I will follow the Bit.Trip series wherever it'll take me.

After playing Bit.Trip Fate, a fantastic re-imagining of the soon-to-be overdone genre of "bullet hell" games, it's clear to me that Gaijin Games are a making their games using black magic or something, because every type of game they've tried to make has turned out fantastically. From the Pong/Guitar Hero mash-up of Beat to the Canabalt-esque platforming of Runner, these are easily some of the best downloadable games ever made. And if they ever decide to put all of them on a disc at some point in some sort of awesome collector's edition, I would be all over that.

What the series so far has examined in depth, without resorting to outright stating so or using a Master's thesis or what have you, is the inextricable link between movement and music in videogaming, presented as a retrospective on various control schemes and types of games, all wrapped up in an incredibly pleasing retro-futurist Atari 2600 aesthetic. Fate is perhaps the most successful realization of this conceit as a straight-up videogame, because whereas a game like Runner demands absolute perfection, Fate is a game that puts the player in touch with every aspect of their "gamer-ness," drawing upon wells of stored-up muscle memory and videogaming conventions to make your way through this wholly unique game.

As with Bit.Trip Runner, you take direct control of Commander Video, the protagonist of the series. This time, though, you're joined by a variety of "stars" from the indie gaming scene, most notably Meat Boy from Super Meat Boy. The game is "on rails," so to speak, but you can move Commander Video left and right along this path. Seeing as the game is a bullet hell shooter, this means that you're also in charge of spraying the screen with bullets while engaging in the virtual dance that avoiding the dozens of bullets on screen requires.
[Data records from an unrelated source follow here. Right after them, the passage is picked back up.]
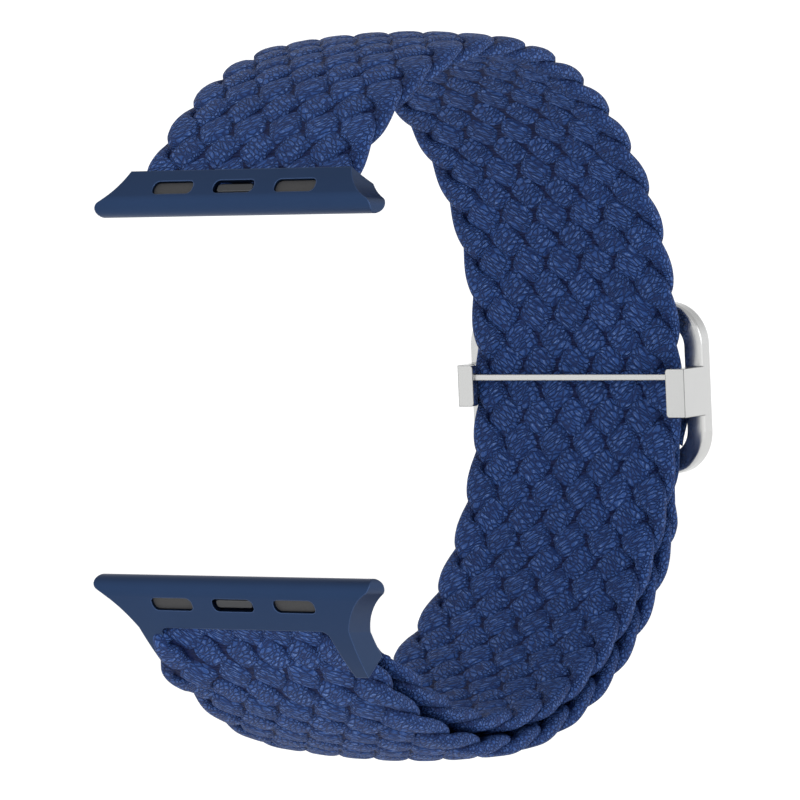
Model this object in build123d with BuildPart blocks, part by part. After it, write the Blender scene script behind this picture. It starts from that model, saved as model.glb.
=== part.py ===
# A braided elastic watch strap, closed into a loop, with a connector at each end and a steel buckle at the back.
# Lengths are in millimetres and angles in degrees.
# X runs along the strap's width, Y from the watch case towards the buckle, and Z up.
# The origin is the middle of the watch case, half way between the two noses.
# Clock angles turn about the loop's centre line: 0 is straight up and 90 is the back, where the buckle is.
from build123d import *
from math import acos, asin, atan2, cos, degrees, radians, sin, sqrt
import os

os.makedirs("parts", exist_ok=True)

# Clearances
seat_clearance = 0.02
pocket_clearance = 0.05
cut_overrun = 2.0

# The two braids
strap_width = 24.4
strap_thickness = 2.1
rim_thickness = 1.7
rim_side_height = 0.7
rim_bevel = 0.6
layer_gap = 0.15

# The loop: its centre, and the place of each braid's mouth from that centre
loop_radius = 32.7
case_to_loop_centre = 26.15
loop_centre_rise = 1.3
upper_bend_clock = 30.0
lower_bend_clock = 150.0
upper_mouth_depth = 24.44
upper_mouth_height = 19.29
lower_mouth_depth = 23.56
lower_mouth_drop = 22.49
tail_tuck = 0.5
tail_end_depth = 16.9
tail_tip_length = 2.6
tail_tip_thickness = 1.3
tail_tip_width = 23.0

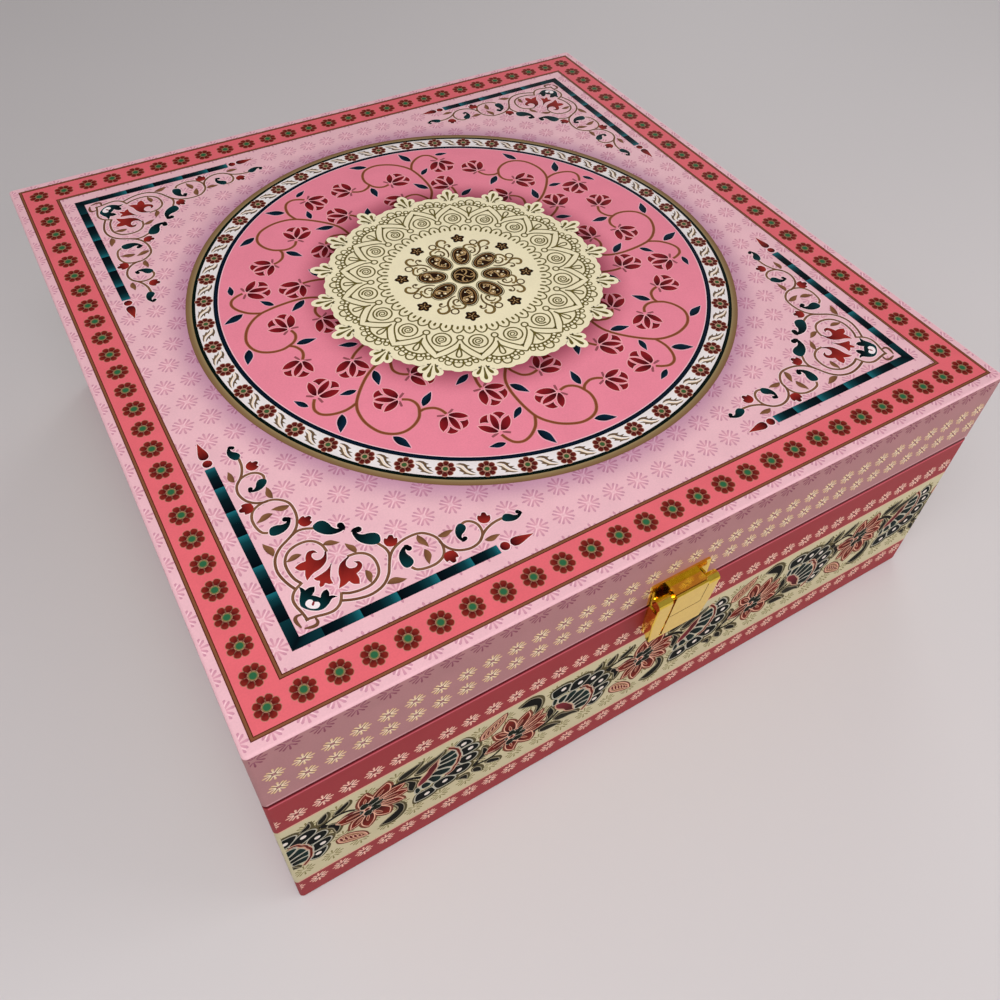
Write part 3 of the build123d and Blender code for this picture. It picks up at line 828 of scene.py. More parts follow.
def archMotif():
    # drawn with the arch's point straight up; half of it is drawn and mirrored
    motif, line = {}, medallion["line"]

    def at(angle, radius, *width):
        return (*polar(90 + angle, radius), *width)

    strokes = (
        ([(0, 43.7), (1.3, 43.0), (4.4, 41.4), (6.6, 39.9), (8.6, 38.5), (9.7, 37.4), (10.0, 35.5)], 3),
        ([(0, 40.9), (2.5, 39.2), (5.0, 37.6), (7.2, 36.0), (8.4, 34.8), (9.1, 33.6)], 3),
        ([(3.9, 41.5), (6.0, 42.6), (8.0, 43.0), (10.0, 43.1)], 2),
        ([(2.9, 42.2, 0.8), (4.6, 43.05, 1.5), (7.2, 43.65, 1.6), (10.0, 43.9, 1.6)], 3),
        ([(10.0, 42.0), (9.1, 41.6), (8.8, 40.6), (9.2, 39.0), (10.0, 37.6)], 3),
    )
    for side in (1, -1):
        for points, steps in strokes:
            addStroke(motif, "olive", [at(side * p[0], *p[1:]) for p in points], line, steps=steps)
        for angle, radius in ((9.0, 43.9), (7.05, 43.65), (5.2, 43.15), (3.5, 42.35)):
            addDot(motif, "bead", at(side * angle, radius), 0.5, 8)
        for angle, radius, size in ((6.0, 44.75, 1.2), (2.75, 43.75, 0.85)):
            centre = at(side * angle, radius)
            addDot(motif, "olive_scale", centre, size + 0.2, 12)
            addDot(motif, "bead_scale", centre, size - 0.28, 12)
    addPolygon(motif, "olive", [at(0, 41.6), at(1.1, 40.0), at(-1.1, 40.0)])
    for side in (1, -1):
        foot = [at(side * p[0], p[1]) for p in ((8.1, 44.3), (8.15, 45.5), (9.0, 46.4), (10.02, 46.6))]
        addStroke(motif, "olive", foot, line, steps=3)
    centre = at(0, 34.4)
    addRing(motif, "olive", centre, 3.15, line, 24)
    turns = 2.15
    spiral = []
    for k in range(26):
        t = k / 25
        spiral.append((*polar(95 - 360 * turns * t, 2.15 - 1.85 * t ** 0.9, centre), 0.62 - 0.25 * t))
    addStroke(motif, "olive", spiral, smooth=False)
    addRing(motif, "olive", at(10, 32.6), 1.1, line, 14)
    return motif


def medallionEdge(motif):
    edge = [(0, 46.3), (1.3, 46.9), (3.0, 47.8), (4.6, 48.25), (6.2, 48.25), (7.6, 48.15), (8.8, 48.55),
            (10, 48.65), (11.2, 48.55), (12.4, 48.15), (13.8, 48.25), (15.4, 48.25), (17.0, 47.8),
            (18.7, 46.9)]
    outline = []
    for k in range(medallion["count"]):
        first = medallion["first"] + 360 / medallion["count"] * k
        outline += [polar(first + angle, radius) for angle, radius in edge]
    addShape(motif, "cream", outline, steps=2, tone=0.5)


def trefoilMotif():
    motif = {}
    right = [(1.9, 46.4), (1.75, 47.4), (3.1, 47.7), (4.1, 48.9), (4.0, 50.3), (3.0, 51.0), (2.0, 50.7)]
    top = [(2.0, 50.7), (1.85, 52.3), (1.0, 53.6), (0, 53.9), (-1.0, 53.6), (-1.85, 52.3), (-2.0, 50.7)]
    addShape(motif, "cream", right, top, [(-x, y) for x, y in reversed(right)], [(-1.9, 46.4), (1.9, 46.4)],
             steps=3, tone=0.8)
    addStroke(motif, "olive", [(0, 46.9, 0.35), (0, 49.4, 0.7), (0, 51.5, 1.25), (0, 52.4, 0.6)], steps=3)
    for side in (1, -1):
        addStroke(motif, "olive",
                  [(side * 0.75, 46.0, 0.35), (side * 1.15, 47.4, 0.6), (side * 2.1, 49.1, 1.15),
                   (side * 2.6, 49.8, 0.6)], steps=3)
    return motif


def starMotif():
    motif, outline = {}, []
    for k in range(5):
        outline += [polar(72 * k, 2.7), polar(72 * k + 15, 2.4), polar(72 * k + 36, 1.8),
                    polar(72 * k + 57, 2.4)]
    addPolygon(motif, "umber", outline, 0.4)
    for k in range(5):
        addStroke(motif, "filigree",
                  [(*polar(72 * k, 0.6), 0.3), (*polar(72 * k, 1.2), 0.5), (*polar(72 * k, 1.7), 0.2)],
                  steps=2, tone=(0.4, 0.0))
    addDot(motif, "filigree", (0, 0), 0.28, 6)
    return motif


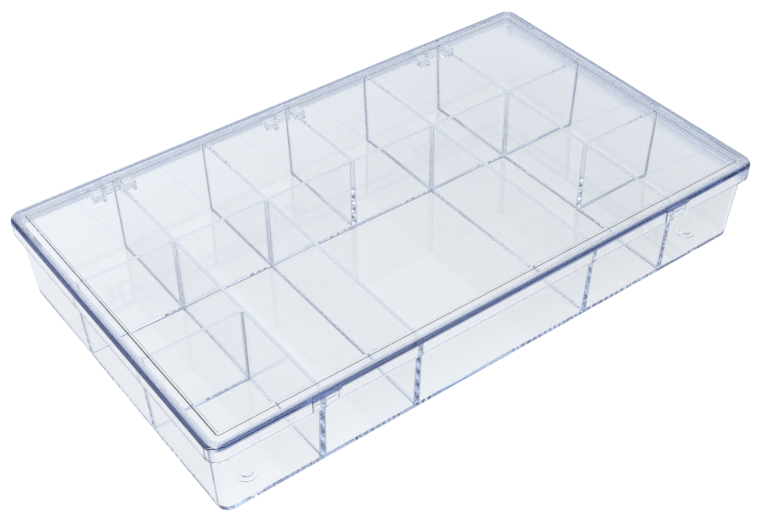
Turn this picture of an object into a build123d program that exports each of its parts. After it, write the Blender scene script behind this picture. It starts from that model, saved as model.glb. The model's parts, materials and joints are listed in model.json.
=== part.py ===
from build123d import *
import os

# Parts sorting tray: a shallow clear box with thirteen compartments under a lid
# that swings on three hinges along the rear edge and clicks shut on two tabs at
# the front. The tray and the lid are each one moulding; every wall, divider,
# rim and hinge part of a moulding is its own node and meets its neighbours face
# to face.
#
# Millimetres. X runs along the long side, Y from front to rear and Z up. The
# origin is the centre of the underside.

# ---- driving dimensions ----

LID_LENGTH = 278.0
LID_DEPTH = 166.0
TOTAL_HEIGHT = 41.5

# Lid
LID_PLATE = 1.5             # thickness of the lid's top
LID_SKIRT = 1.6             # thickness of the skirt that overlaps the tray
SKIRT_DROP = 8.6            # lid top to skirt bottom
LID_CORNER_RADIUS = 6.0
SHOULDER_RADIUS = 2.5       # rounding from the lid's top into its skirt
PANEL_LENGTH = 264.0
PANEL_DEPTH = 153.0
PANEL_RECESS = 0.8          # how far the panel lies below the rim round it

# Tray
TRAY_WALL = 1.8
TRAY_FLOOR = 1.8
FLOOR_EDGE_RADIUS = 1.2     # rounding of the bottom outer edge
SIDE_DRAFT = 2.1            # how much further in each wall stands at the bottom
TRAY_CORNER_RADIUS = 5.0
COLUMNS = 6
ROWS = 3
DIVIDER_TOP_WIDTH = 1.6
DIVIDER_FOOT_WIDTH = 2.2

# Clearances
SIDE_GAP = 0.45             # tray wall to skirt
LID_GAP = 0.5               # top of the tray wall to the rim above it
DIVIDER_GAP = 0.4           # top of a divider to the panel above it

# Hinges
HINGE_RADIUS = 2.3          # outer radius of ears and lugs
HINGE_BELOW_SKIRT = 0.4     # skirt bottom to the top of an ear
HINGE_BEHIND_LID = 1.95     # lid's rear face to the hinge axis
LUG_WIDTH = 8.8             # lid's lug between two ears
LUG_TOP_DROP = 2.5          # lid top to the top of a lug
LUG_TOP_PROUD = 1.3         # how far a lug's top stands out behind the skirt
EAR_GAP = 0.4               # lug to ear
EAR_WIDTH = 5.5
PIN_RADIUS = 1.1
PIN_CLEARANCE = 0.08
PIN_END_INSET = 0.5         # pin end to the ear's outer face

# Latches
TAB_WIDTH = 13.0
TAB_PROUD = 0.6             # tab's face in front of the skirt
TAB_BOTTOM_DROP = 7.8       # lid top to the tab's bottom
TAB_TOP_DROP = 1.3
CATCH_WIDTH = 10.0
CATCH_PROUD = 0.45
CATCH_HEIGHT = 2.0
CATCH_DROP = 5.4            # lid top to the top of a catch

# Low bosses on the floor of the two front corner compartments
BOSS_FOOT_RADIUS = 4.6
BOSS_TOP_RADIUS = 3.0
BOSS_HEIGHT = 1.2
BOSS_X = 118.0
BOSS_Y = -66.5

# ---- values worked out from them ----

LID_X = LID_LENGTH / 2
LID_Y = LID_DEPTH / 2
PANEL_X = PANEL_LENGTH / 2
PANEL_Y = PANEL_DEPTH / 2
SKIRT_BOTTOM = TOTAL_HEIGHT - SKIRT_DROP
RIM_UNDERSIDE = TOTAL_HEIGHT - LID_PLATE
TAB_BOTTOM = TOTAL_HEIGHT - TAB_BOTTOM_DROP
PANEL_TOP = TOTAL_HEIGHT - PANEL_RECESS
PANEL_UNDERSIDE = PANEL_TOP - LID_PLATE

WALL_TOP = RIM_UNDERSIDE - LID_GAP
DIVIDER_TOP = PANEL_UNDERSIDE - DIVIDER_GAP
TRAY_TOP_X = LID_X - LID_SKIRT - SIDE_GAP
TRAY_TOP_Y = LID_Y - LID_SKIRT - SIDE_GAP
CORNER_X = TRAY_TOP_X - SIDE_DRAFT - TRAY_CORNER_RADIUS
CORNER_Y = TRAY_TOP_Y - SIDE_DRAFT - TRAY_CORNER_RADIUS
CELL_LENGTH = 2 * (TRAY_TOP_X - TRAY_WALL) / COLUMNS
CELL_DEPTH = 2 * (TRAY_TOP_Y - TRAY_WALL) / ROWS
REAR_ROW_Y = CELL_DEPTH / 2
FRONT_ROW_Y = -CELL_DEPTH / 2

HINGE_Y = LID_Y + HINGE_BEHIND_LID
HINGE_Z = SKIRT_BOTTOM - HINGE_BELOW_SKIRT - HINGE_RADIUS
EAR_START = LUG_WIDTH / 2 + EAR_GAP
EAR_END = EAR_START + EAR_WIDTH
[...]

A significant difference from this game and pretty much any other shmup is the intrinsic relationship between the gameplay and the music, and this is cemented from top to bottom in this game. Shmup rhythms have often been tied to music, but Fate is probably the first game to make this so abundantly clear. Ships explode into bleeps and bloops; bullets become a part of the soundtrack; and the soundtrack itself, a gloriously well-realized shift from the overtly-videogame-y sounds of past Bit.Trip games to a more downtrodden, dubstep style soundtrack here, swirls itself around the gameplay so seamlessly that it makes the developers seem like some sort of gaming geniuses.

The game is nowhere near the level of insane, "screen filling with bullets"-type gameplay seen from Japanese bullet hell shooters from a company like Cave, but I've always found that type of design to basically be a kind of difficulty circle jerk. Don't get me wrong – like all Bit.Trip games, Fate is probably overwhelming for the average gamer, but this game's difficulty seems much more honed than in those Cave shooters.

With that being said, I'm not too sure if I have some hidden reserve of shooter talent, but I found I was dodging and shooting with relative ease for the most part. Like in Bit.Trip Beat, the game is about scoring as many points as you can, but get hit too many times and you enter into a rhythm-less "nether" world, and you need to shoot your way out if you want to survive. This gives you many chances to atone for getting hit.

But I'd say that that wasn't what made my experience easier than past Bit.Trip games. Those older Bit.Trip games have fantastic controls in their own right, but in Fate, they're simply glorious. Movement speed is tied to your shooting – stop shooting and you can move faster, but shoot and move and you can finesse your movements in between bullets. That's a bullet hell convention at this point; what isn't is the game's Sin and Punishment 2-esque standard control scheme. See, the game uses the Wiimote and nunchuk configuration, meaning that you can essentially be two places at once. This gives you ultimate control over your character and feels just absolutely perfect.

Unfortunately, there's only one or two niggling little problems with the game. The main one is that, unlike with other Bit.Trip games, this game gives you the choice to use either the Wiimote and nunchuk configuration, or to do some twin-stick shooting with the Classic Controller. Both work exceptionally well, but seeing as the whole series is structured as a "control scheme retrospective," giving the player the ability to choose their control scheme sort of destroys this aspect of the series' cohesion.

As well, after the benchmark that Runner set with its unbelievable graphics, Fate seems a little bit like a step back. Sure, it's all very Rez-inspired, but it's simply not as gorgeous to look at as Runner was. That could have to do with the game's more apparent "seriousness," and it's still a great looking game that fits in very well with the Bit.Trip ethos, but it's a bit of a disappointment nonetheless.

That said, this is probably some of the best $6 you could spend this year, and Bit.Trip Fate is, like its overall series, monumental. Seriously Gaijin, make me a collector's set. I'll buy ten of them.